Wie schmeckt Bratwurst ohne Fleisch, fragt die Sonntagszeitung heute. Den Test habe ich nicht gemacht, vermute aber, sie schmeckt etwa wie Rührei ohne Ei, oder wie Sinti-und-Roma-Schnitzel ohne Schnitzel. Traditionelle, herkömmliche, also nicht Maxim-Gorki-Theater-taugliche Brätel und Bratwürste sind in eingeschweißtem Zustand an meiner Tankstelle erhältlich, die Brätel mariniert, müssen also nur noch auf den Rost gelegt werden. Einen Rost stellt man am besten unter einer Reihe geöffneter Schlafzimmerfenster auf, das verbessert die Schlummerluft entscheidend und zwingt nur unter Umständen zu sehr langen Lüftungen. Das schreibende Unterhosen-Model Frank Schätzing hat wieder einen Thriller veröffentlicht, während Nordkorea einfach keine Atomwaffen mehr testen will, denn der Nachteil einer getesteten Atomwaffe ist der, dass sie anschließend nicht mehr zur Verfügung steht.

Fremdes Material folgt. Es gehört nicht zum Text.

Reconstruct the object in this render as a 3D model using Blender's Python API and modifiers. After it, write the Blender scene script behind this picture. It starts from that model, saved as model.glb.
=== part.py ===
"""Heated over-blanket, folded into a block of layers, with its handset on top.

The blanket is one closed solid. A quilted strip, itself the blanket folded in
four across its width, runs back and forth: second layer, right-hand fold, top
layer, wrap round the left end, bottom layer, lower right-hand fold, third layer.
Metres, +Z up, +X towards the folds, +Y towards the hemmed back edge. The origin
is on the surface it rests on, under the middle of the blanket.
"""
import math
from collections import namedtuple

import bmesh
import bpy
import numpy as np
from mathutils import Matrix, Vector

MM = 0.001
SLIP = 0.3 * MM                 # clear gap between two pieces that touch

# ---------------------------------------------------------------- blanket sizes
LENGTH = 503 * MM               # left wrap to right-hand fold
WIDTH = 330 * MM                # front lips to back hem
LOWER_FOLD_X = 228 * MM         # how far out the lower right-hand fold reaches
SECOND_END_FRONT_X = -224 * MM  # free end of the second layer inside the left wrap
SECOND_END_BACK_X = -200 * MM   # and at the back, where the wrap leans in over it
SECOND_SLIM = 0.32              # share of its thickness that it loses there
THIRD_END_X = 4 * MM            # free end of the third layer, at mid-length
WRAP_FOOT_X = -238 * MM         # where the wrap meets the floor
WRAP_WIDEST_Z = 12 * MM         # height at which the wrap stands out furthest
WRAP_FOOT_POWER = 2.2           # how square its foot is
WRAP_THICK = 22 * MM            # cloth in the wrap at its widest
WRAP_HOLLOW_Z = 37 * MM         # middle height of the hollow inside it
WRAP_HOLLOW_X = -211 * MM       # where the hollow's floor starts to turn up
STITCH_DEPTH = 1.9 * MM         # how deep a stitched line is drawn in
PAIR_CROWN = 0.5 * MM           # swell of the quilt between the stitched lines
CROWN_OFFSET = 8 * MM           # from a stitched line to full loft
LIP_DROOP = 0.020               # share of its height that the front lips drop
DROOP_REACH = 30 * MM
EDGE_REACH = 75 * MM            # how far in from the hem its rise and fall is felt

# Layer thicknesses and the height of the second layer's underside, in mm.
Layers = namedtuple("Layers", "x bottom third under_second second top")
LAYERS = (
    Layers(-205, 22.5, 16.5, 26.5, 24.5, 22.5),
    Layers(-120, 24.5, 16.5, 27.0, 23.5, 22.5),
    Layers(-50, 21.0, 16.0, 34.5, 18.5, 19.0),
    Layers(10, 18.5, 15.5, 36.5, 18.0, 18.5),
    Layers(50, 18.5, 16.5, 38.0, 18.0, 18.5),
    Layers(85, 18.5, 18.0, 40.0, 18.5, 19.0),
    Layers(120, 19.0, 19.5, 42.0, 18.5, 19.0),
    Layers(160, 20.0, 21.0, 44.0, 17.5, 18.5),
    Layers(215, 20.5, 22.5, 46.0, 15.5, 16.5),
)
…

Wir reisen jetzt in die Kulturstadt Weimar, eine atomwaffenfreie Zone.

21. April 2018

„Flucht – Exil – Migration“ ist die Jahrestagung der Shakespeare-Gesellschaft in diesem Jahr überschrieben, denn Flüchtige, Exilanten und Migranten gibt es beim ollen Willy ja auch. Als ich unlängst verschiedentlich versuchte, das Weimarer Büro der Gesellschaft telefonisch zu erreichen, war dessen Besetzung vermutlich auch eben auf der Flucht: vor Anrufern. Immerhin erfuhr ich, man könne auch ein Fax senden oder eine E-Mail. Bei Google erfuhr ich, was Faxe früher waren, eine E-Mail, mir vertrauter, sandte ich hin, eine Antwort kam nicht. Shakespeare hätte vermutlich ebenfalls nicht auf solche Post reagiert, insofern bleibt mein altes Weltbild intakt. Auf der Suche nach einigen brauchbaren Informationen zu einer Porträt-Zeichnung von Goethes Hand stieß ich auf eine Domain namens Weimarpedia, die ich bisher, tut mir leid, nicht kannte. Als ich las, was die Schülerin (Name der Redaktion bekannt) zu dieser gesuchten Zeichnung geschrieben hatte, tat es mir nicht mehr leid.

20. April 2018

Gewöhnlich verfällt eine Wochenzeitung bei mir, wenn ihre Nachfolgerin erscheint, der Schere und dem Papiercontainer. Der Vorgang vollzieht sich schrittweise, es ist eine Tätigkeit für müde oder späte Tagesphasen. Dann stoße ich beim Schneiden auf einzelne Stellen im Druck, die mich von gedankenloser Weiterarbeit abhalten. Was bedeutet die Aussage: „Alexander Schimmelbusch hat mit „Hochdeutschland“ den Roman der Stunde geschrieben“? Heißt es, wenn ich das gegen Acht lese, dass ich ihn bei Neun schon vergessen darf? Werden Romane deshalb geschrieben, um nach einer Stunde erfolgreich dem Vergessen anheim zu fallen? Natürlich meint der Kritiker, der solche Blödsinnszeilen verantwortet, nicht, was er sagt. Natürlich ist der Redakteur, der den Blödsinn durchgehen lässt, nicht etwa blind. Es ist einfach geschäftstüchtiges Unterbewusstsein, das der nächsten Verlagsanzeige zitierfähige Kernaussagen liefert, die gar keine sind, aber so tun, als ob.